MASS MURDER!! Wind Farms Killing Thousands of Birds and Bats


If there is ever a CSI for birds, the wind farms and solar panel arrays will be in big trouble

Grassroots environmental groups, such as Save Western Ohio, are expressing serious concerns about the negative environmental impacts of wind power. The groups emphasize several worries:
  • According to the U.S. Fish and Wildlife Service, wind turbines in the United States annually kill 440,000 bird (Other analysts maintain the number is much larger because FWS compiles the killed count by counting the number of dead birds in the immediate vicinity of the turbines. Some birds, they argue,  are mortally wounded but don’t die in the immediate vicinity of the machines.
  •  Wind turbines kill a large number of bats, though the actual number of kills is hard to quantify.
  • Wind farms destroy natural habitats, they require 300 square miles or more of land to produce as much power as a single conventional power plant.
Solar panel arrays are also a problem according to Rich Cimino of the Ohlone Audobon Society.

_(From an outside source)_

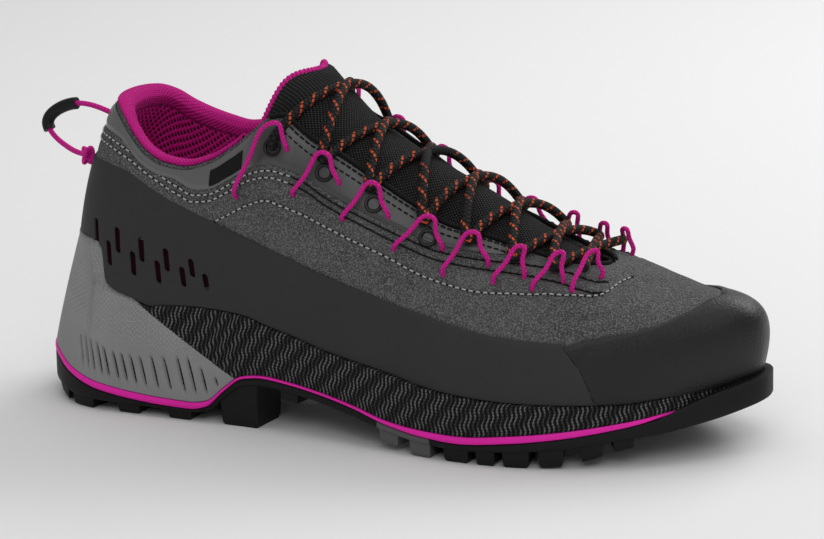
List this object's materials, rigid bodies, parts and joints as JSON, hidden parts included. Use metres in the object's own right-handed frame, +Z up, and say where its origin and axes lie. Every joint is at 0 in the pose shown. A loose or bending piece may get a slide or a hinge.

Cimino testified at a Alameda County (CA)  planning meeting which discussed creating a solar panel array near Altamont.
Alameda County should create a raptor refuge in the Altamont to help preserve threatened species there, according to one environmentalist.

In addition, a five-year moratorium on permitting any new solar arrays in the Altamont should be established, because they might drive feeding birds eastward into wind turbines, said Rich Cimino, conservation director for Ohlone Audubon society.

Cimino made the suggestions Jan. 31 at an Alameda County Planning Department meeting in Dublin. It was held to sound out the public on what should be included in the county's first-ever solar policy.

Cimino told three planning staffers taking comments that a moratorium on new arrays is important.

Raptors feed on rodents living in tall grass on the agricultural lands in the Altamont. If those areas were taken away by the low-grass maintenance needed for solar arrays, the rodents would move east. That would put them closer to wind turbines. More birds would fly into the turbines, said Cimino.
The push to implement President Obama's energy policy, is not only creating higher gas price and handcuffing the economy but its killing birds.  Tweety is not going to be happy.